## WHAT THE TASK REQUIRES
Give all of the lines again, with nothing added or dropped.
** BEGIN **
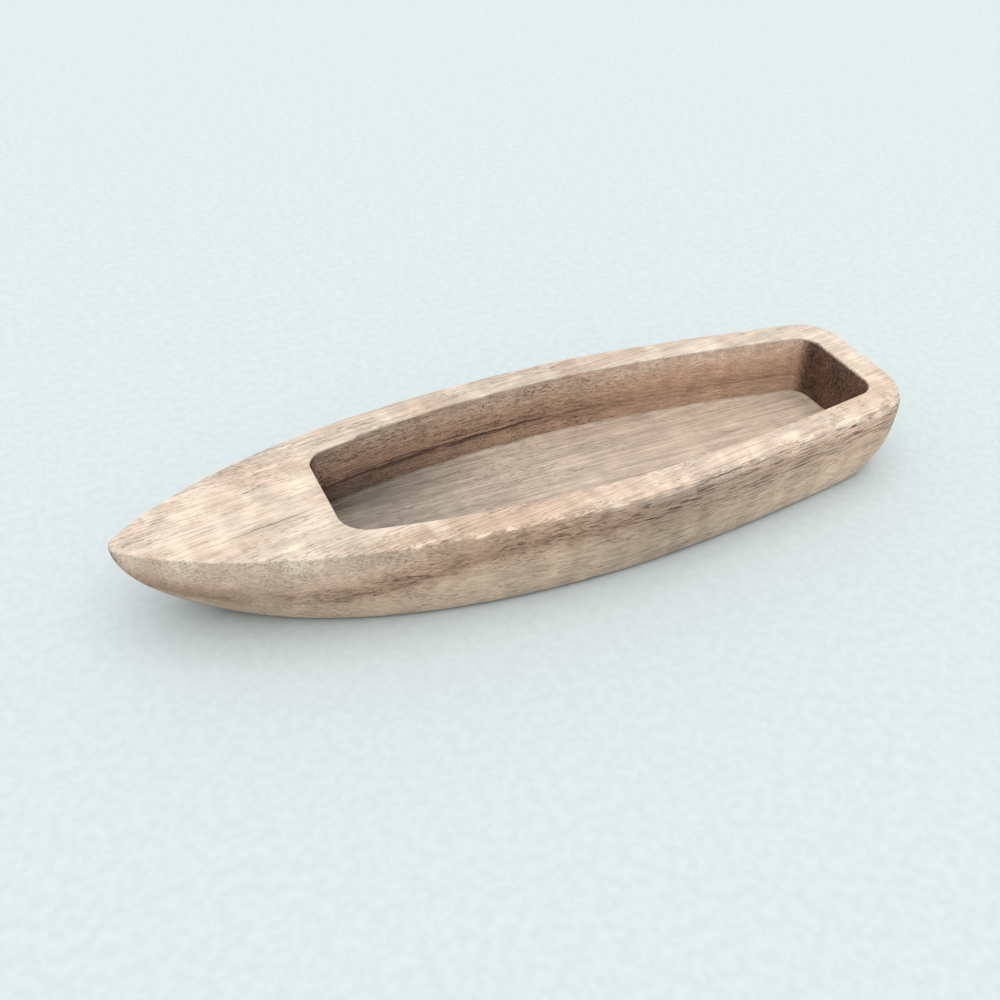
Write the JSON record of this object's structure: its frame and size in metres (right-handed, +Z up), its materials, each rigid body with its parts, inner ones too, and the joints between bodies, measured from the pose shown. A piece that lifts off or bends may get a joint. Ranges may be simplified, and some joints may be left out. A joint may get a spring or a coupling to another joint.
{
  "type": "incense burner",
  "caption": "Small wooden boat with a pointed bow, a flat transom and a routed tray that holds incense and its ash.",
  "frame": {"origin": "middle of the length and of the beam, on the flat underside", "axes": "+X along the boat towards the stern, so the bow points along -X; +Y to one side; +Z up, out of the deck"},
  "size_m": [0.1794, 0.055, 0.0222],
  "materials": {
    "walnut": "bare pale walnut, sanded, matt, no varnish"
  },
  "bodies": {
    "root": {"hull": "walnut"}
  },
  "joints": []
}
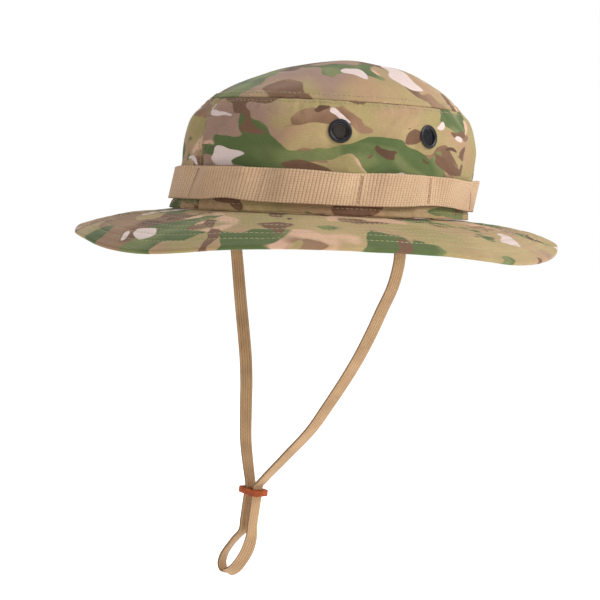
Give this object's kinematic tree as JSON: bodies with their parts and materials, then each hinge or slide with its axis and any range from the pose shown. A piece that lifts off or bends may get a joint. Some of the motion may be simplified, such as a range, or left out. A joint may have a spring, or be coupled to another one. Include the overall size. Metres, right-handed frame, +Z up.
{
  "type": "boonie hat",
  "caption": "Soft round-crowned sun hat with a wide wavy stitched brim, webbing foliage band, screened vents and a hanging chin cord with a sliding leather keeper",
  "frame": {"origin": "the middle of the head opening, level with the seam where the crown meets the brim", "axes": "+Z up through the crown, -Y toward the front of the hat, +X toward the wearer's left ear"},
  "size_m": [0.2888, 0.3188, 0.3359],
  "materials": {
    "camo_cloth": "woven cotton blend with a blotched khaki, green, brown and pale pink print",
    "binding_tape": "plain woven khaki tape",
    "sweatband_cloth": "plain olive cotton",
    "interlining_cloth": "stiff undyed interlining",
    "label_cloth": "plain pale woven label, blank",
    "webbing": "tan ribbed webbing",
    "thread": "tan sewing thread",
    "black_enamel": "black enamelled steel",
    "vent_screen": "black woven wire screen",
    "braided_cord": "flat ribbed braid, tan",
    "keeper_leather": "orange-brown leather"
  },
  "bodies": {
    "hat": {"crown_top": "camo_cloth", "crown_side_left": "camo_cloth", "crown_side_right": "camo_cloth", "crown_seam_binding": "binding_tape", "front_seam_tape": "binding_tape", "back_seam_tape": "binding_tape", "sweatband": "sweatband_cloth", "size_label": "label_cloth", "brim_top": "camo_cloth", "brim_interlining": "interlining_cloth", "brim_bottom": "camo_cloth", "foliage_band": "webbing", "band_bar_1": "thread", "band_bar_2": "thread", "band_bar_3": "thread", "band_bar_4": "thread", "band_bar_5": "thread", "band_bar_6": "thread", "band_bar_7": "thread", "band_bar_8": "thread", "band_bar_9": "thread", "band_bar_10": "thread", "vent_eyelet_front_left": "black_enamel", "vent_washer_front_left": "black_enamel", "vent_screen_front_left": "vent_screen", "vent_eyelet_rear_left": "black_enamel", "vent_washer_rear_left": "black_enamel", "vent_screen_rear_left": "vent_screen", "vent_eyelet_front_right": "black_enamel", "vent_washer_front_right": "black_enamel", "vent_screen_front_right": "vent_screen", "vent_eyelet_rear_right": "black_enamel", "vent_washer_rear_right": "black_enamel", "vent_screen_rear_right": "vent_screen", "cord_anchor_left": "binding_tape", "cord_anchor_right": "binding_tape"},
    "chin_cord": {"chin_cord": "braided_cord"},
    "keeper": {"cord_keeper": "keeper_leather"}
  },
  "joints": [
    {"name": "cord_swing", "type": "hinge", "parent": "hat", "child": "chin_cord", "pos_m": [0.078, -0.0068, 0.004], "axis": [1, 0, 0], "range_deg": [-60, 60]},
    {"name": "keeper_slide", "type": "slide", "parent": "chin_cord", "child": "keeper", "axis": [-0.1478, 0, -0.989], "range_m": [0, 0.018]}
  ]
}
** END **
## FINISHED ANSWER
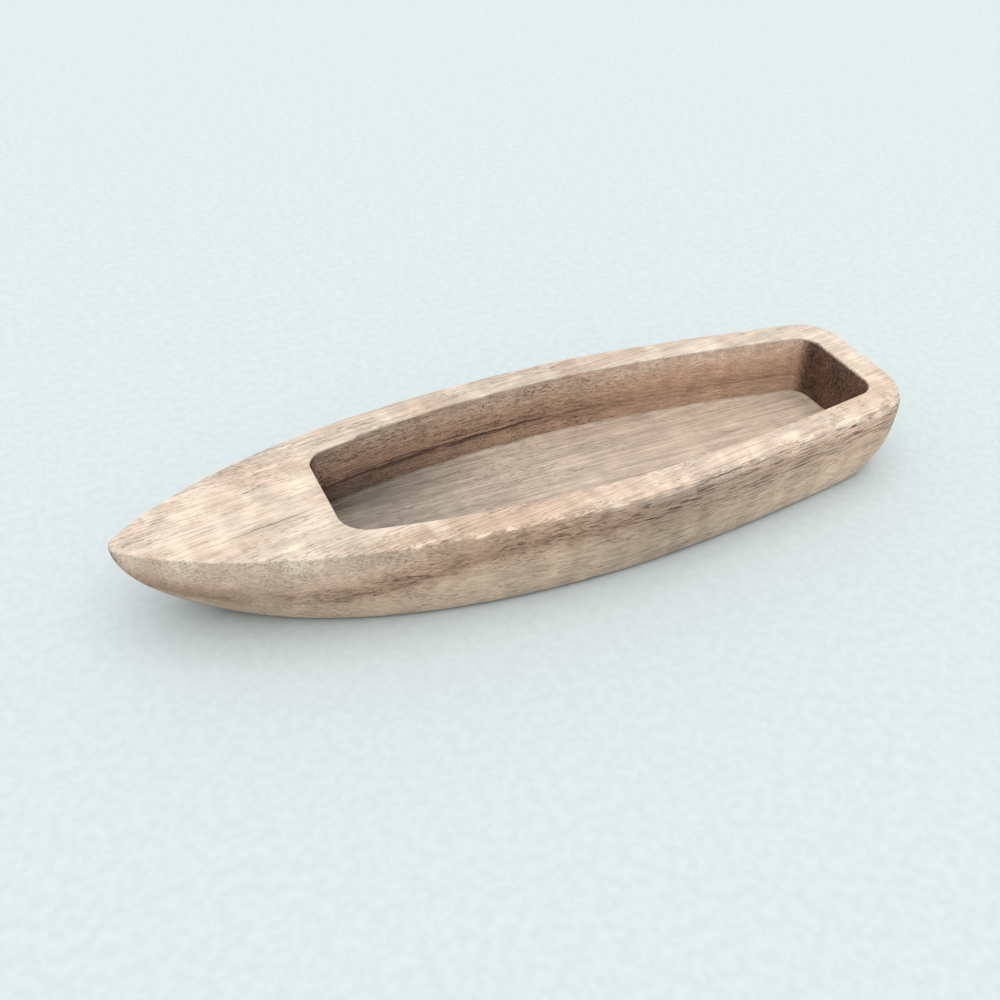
Write the JSON record of this object's structure: its frame and size in metres (right-handed, +Z up), its materials, each rigid body with its parts, inner ones too, and the joints between bodies, measured from the pose shown. A piece that lifts off or bends may get a joint. Ranges may be simplified, and some joints may be left out. A joint may get a spring or a coupling to another joint.
{
  "type": "incense burner",
  "caption": "Small wooden boat with a pointed bow, a flat transom and a routed tray that holds incense and its ash.",
  "frame": {"origin": "middle of the length and of the beam, on the flat underside", "axes": "+X along the boat towards the stern, so the bow points along -X; +Y to one side; +Z up, out of the deck"},
  "size_m": [0.1794, 0.055, 0.0222],
  "materials": {
    "walnut": "bare pale walnut, sanded, matt, no varnish"
  },
  "bodies": {
    "root": {"hull": "walnut"}
  },
  "joints": []
}
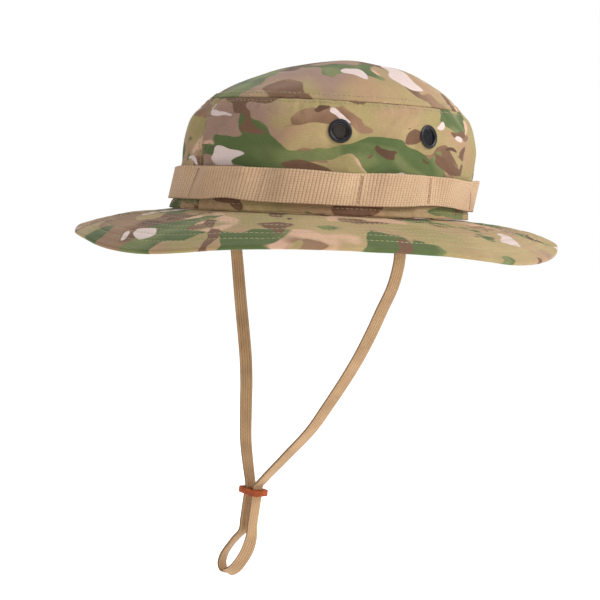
Give this object's kinematic tree as JSON: bodies with their parts and materials, then each hinge or slide with its axis and any range from the pose shown. A piece that lifts off or bends may get a joint. Some of the motion may be simplified, such as a range, or left out. A joint may have a spring, or be coupled to another one. Include the overall size. Metres, right-handed frame, +Z up.
{
  "type": "boonie hat",
  "caption": "Soft round-crowned sun hat with a wide wavy stitched brim, webbing foliage band, screened vents and a hanging chin cord with a sliding leather keeper",
  "frame": {"origin": "the middle of the head opening, level with the seam where the crown meets the brim", "axes": "+Z up through the crown, -Y toward the front of the hat, +X toward the wearer's left ear"},
  "size_m": [0.2888, 0.3188, 0.3359],
  "materials": {
    "camo_cloth": "woven cotton blend with a blotched khaki, green, brown and pale pink print",
    "binding_tape": "plain woven khaki tape",
    "sweatband_cloth": "plain olive cotton",
    "interlining_cloth": "stiff undyed interlining",
    "label_cloth": "plain pale woven label, blank",
    "webbing": "tan ribbed webbing",
    "thread": "tan sewing thread",
    "black_enamel": "black enamelled steel",
    "vent_screen": "black woven wire screen",
    "braided_cord": "flat ribbed braid, tan",
    "keeper_leather": "orange-brown leather"
  },
  "bodies": {
    "hat": {"crown_top": "camo_cloth", "crown_side_left": "camo_cloth", "crown_side_right": "camo_cloth", "crown_seam_binding": "binding_tape", "front_seam_tape": "binding_tape", "back_seam_tape": "binding_tape", "sweatband": "sweatband_cloth", "size_label": "label_cloth", "brim_top": "camo_cloth", "brim_interlining": "interlining_cloth", "brim_bottom": "camo_cloth", "foliage_band": "webbing", "band_bar_1": "thread", "band_bar_2": "thread", "band_bar_3": "thread", "band_bar_4": "thread", "band_bar_5": "thread", "band_bar_6": "thread", "band_bar_7": "thread", "band_bar_8": "thread", "band_bar_9": "thread", "band_bar_10": "thread", "vent_eyelet_front_left": "black_enamel", "vent_washer_front_left": "black_enamel", "vent_screen_front_left": "vent_screen", "vent_eyelet_rear_left": "black_enamel", "vent_washer_rear_left": "black_enamel", "vent_screen_rear_left": "vent_screen", "vent_eyelet_front_right": "black_enamel", "vent_washer_front_right": "black_enamel", "vent_screen_front_right": "vent_screen", "vent_eyelet_rear_right": "black_enamel", "vent_washer_rear_right": "black_enamel", "vent_screen_rear_right": "vent_screen", "cord_anchor_left": "binding_tape", "cord_anchor_right": "binding_tape"},
    "chin_cord": {"chin_cord": "braided_cord"},
    "keeper": {"cord_keeper": "keeper_leather"}
  },
  "joints": [
    {"name": "cord_swing", "type": "hinge", "parent": "hat", "child": "chin_cord", "pos_m": [0.078, -0.0068, 0.004], "axis": [1, 0, 0], "range_deg": [-60, 60]},
    {"name": "keeper_slide", "type": "slide", "parent": "chin_cord", "child": "keeper", "axis": [-0.1478, 0, -0.989], "range_m": [0, 0.018]}
  ]
}